NATIONAL HARBOR, Md.—Patients with chronic kidney disease (CKD) before undergoing surgical procedures are at increased risk of acute kidney injury (AKI) post-operatively, researchers reported at the National Kidney Foundation Spring Clinical Meetings.
A study of 255,188 general surgical cases revealed that the proportion of patients who experienced AKI increased as renal function decreased. Post-operative AKI developed in 0.42% of patients with normal kidney function, 0.58% of those with reduced kidney function (estimated glomerular filtration rate [eGFR] of 60-89 mL/min/1.73 m2), 2.3% of those with CKD stage 3 (eGFR 30-59), and 9% of subjects with CKD stage 4 (eGFR 15-29).

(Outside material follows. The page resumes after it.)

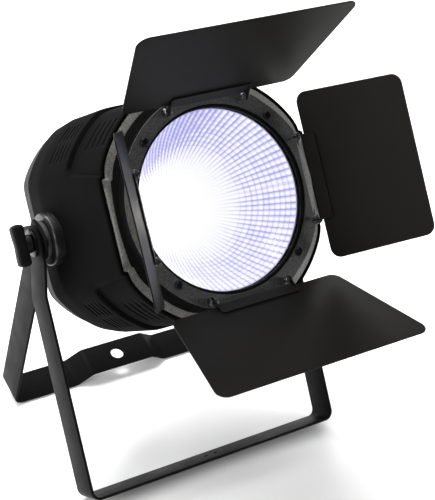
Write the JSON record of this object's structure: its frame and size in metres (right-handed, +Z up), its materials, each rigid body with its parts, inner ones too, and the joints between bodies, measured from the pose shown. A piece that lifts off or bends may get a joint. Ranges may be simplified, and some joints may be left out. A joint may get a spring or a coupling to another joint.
{
  "type": "par can light",
  "caption": "Round wash light with a four-leaf barn door, a moulded vented body that tilts between two U-brackets, and brackets that splay into a floor stand.",
  "frame": {"origin": "on the floor, under the middle of the overall box, with the light standing on its splayed brackets", "axes": "+Z up; -Y is the way the light faces; +X is to the right when looking along +Y at the lens; the head is aimed 30 degrees up"},
  "size_m": [0.2732, 0.3752, 0.4324],
  "materials": {
    "housing_plastic": "satin moulded",
    "powder_black": "fine granular powder coat",
    "leaf_black": "satin paint",
    "steel": "satin",
    "rubber_black": "matt",
    "alloy": "as extruded",
    "mirror": "faceted bright metal coating",
    "clear_glass": "polished",
    "brass": "turned",
    "circuit_board": "matt",
    "phosphor": "matt",
    "ceramic_white": "matt",
    "display_dark": "gloss",
    "hard_black": "moulded"
  },
  "bodies": {
    "front_stand": {"front_bracket": "powder_black", "left_washer": "steel", "right_washer": "steel"},
    "rear_stand": {"rear_bracket": "powder_black"},
    "left_clamp": {"left_knob": "housing_plastic", "left_knob_washer": "steel"},
    "right_clamp": {"right_knob": "housing_plastic", "right_knob_washer": "steel"},
    "left_door": {"left_leaf": "leaf_black", "left_hinge_strip": "powder_black"},
    "right_door": {"right_leaf": "leaf_black", "right_hinge_strip": "powder_black"},
    "top_door": {"top_leaf": "leaf_black", "top_hinge_strip": "powder_black"},
    "bottom_door": {"bottom_leaf": "leaf_black", "bottom_hinge_strip": "powder_black"},
    "button_1": {"menu_button_1": "rubber_black"},
    "button_2": {"menu_button_2": "rubber_black"},
    "button_3": {"menu_button_3": "rubber_black"},
    "button_4": {"menu_button_4": "rubber_black"},
    "fan": {"fan_rotor": "hard_black"},
    "head": {"bottom_hinge_screw_1": "steel", "bottom_hinge_screw_2": "steel", "control_board": "circuit_board", "display_window": "display_dark", "door_frame": "powder_black", "fan_frame": "hard_black", "frame_screw_1": "steel", "frame_screw_2": "steel", "frame_screw_3": "steel", "frame_screw_4": "steel", "front_bezel": "powder_black", "front_glass": "clear_glass", "fuse_cap": "hard_black", "glass_gasket": "rubber_black", "heatsink": "alloy", "led_board": "ceramic_white", "led_emitter": "phosphor", "left_friction_pad": "rubber_black", "left_hinge_screw_1": "steel", "left_hinge_screw_2": "steel", "left_insert": "brass", "main_housing": "housing_plastic", "power_inlet": "hard_black", "power_outlet": "hard_black", "power_supply": "alloy", "rear_cover": "housing_plastic", "reflector": "mirror", "right_friction_pad": "rubber_black", "right_hinge_screw_1": "steel", "right_hinge_screw_2": "steel", "right_insert": "brass", "safety_eye": "steel", "signal_in": "steel", "signal_out": "steel", "top_hinge_screw_1": "steel", "top_hinge_screw_2": "steel"}
  },
  "joints": [
    {"name": "stand_splay", "type": "hinge", "parent": "front_stand", "child": "rear_stand", "pos_m": [0, 0.07747, 0.20634], "axis": [1, 0, 0], "range_deg": [-48, 60]},
    {"name": "head_tilt", "type": "hinge", "parent": "front_stand", "child": "head", "pos_m": [0, 0.07747, 0.20634], "axis": [1, 0, 0], "range_deg": [-60, 40]},
    {"name": "left_clamp_turn", "type": "hinge", "parent": "head", "child": "left_clamp", "pos_m": [-0.125, 0.07747, 0.20634], "axis": [-1, 0, 0], "range_deg": [-45, 360]},
    {"name": "right_clamp_turn", "type": "hinge", "parent": "head", "child": "right_clamp", "pos_m": [0.125, 0.07747, 0.20634], "axis": [1, 0, 0], "range_deg": [-45, 360]},
    {"name": "right_leaf_hinge", "type": "hinge", "parent": "head", "child": "right_door", "pos_m": [0.076, -0.03944, 0.27384], "axis": [0, 0.5, 0.866], "range_deg": [-77, 74]},
    {"name": "left_leaf_hinge", "type": "hinge", "parent": "head", "child": "left_door", "pos_m": [-0.076, -0.03944, 0.27384], "axis": [0, -0.5, -0.866], "range_deg": [-77, 74]},
    {"name": "top_leaf_hinge", "type": "hinge", "parent": "head", "child": "top_door", "pos_m": [0, -0.00069, 0.34095], "axis": [1, 0, 0], "range_deg": [-78, 69]},
    {"name": "bottom_leaf_hinge", "type": "hinge", "parent": "head", "child": "bottom_door", "pos_m": [0, -0.07819, 0.20672], "axis": [-1, 0, 0], "range_deg": [-71, 76]},
    {"name": "button_press_1", "type": "slide", "parent": "head", "child": "button_1", "axis": [0, -0.866, 0.5], "range_m": [0, 0.0012], "stiffness_N_per_m": 350, "springref_m": -0.0006},
    {"name": "button_press_2", "type": "slide", "parent": "head", "child": "button_2", "axis": [0, -0.866, 0.5], "range_m": [0, 0.0012], "stiffness_N_per_m": 350, "springref_m": -0.0006},
    {"name": "button_press_3", "type": "slide", "parent": "head", "child": "button_3", "axis": [0, -0.866, 0.5], "range_m": [0, 0.0012], "stiffness_N_per_m": 350, "springref_m": -0.0006},
    {"name": "button_press_4", "type": "slide", "parent": "head", "child": "button_4", "axis": [0, -0.866, 0.5], "range_m": [0, 0.0012], "stiffness_N_per_m": 350, "springref_m": -0.0006},
    {"name": "fan_spin", "type": "hinge", "parent": "head", "child": "fan", "pos_m": [0, 0.10345, 0.19134], "axis": [0, 0.866, -0.5], "continuous": true}
  ]
}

Patients with CKD stage 4 had a 34-fold increased risk of acute renal failure (ARF) than patients with normal kidney function, said investigator Linda W. Moore, RD, of The Methodist Hospital in Houston, who presented study findings.
In a substudy of 465 colectomy cases with CKD stage 4 and matched colectomy cases without CKD, the CKD patients had a 12 times increased risk of AKI. CKD stage 4 was associated with a fivefold increase risk of 30-day mortality compared with patients who did not have CKD. Within the CKD stage 4 group, AKI increased the risk of death 3.6 times compared with no AKI. AKI did not affect the risk of death in the non-CKD group.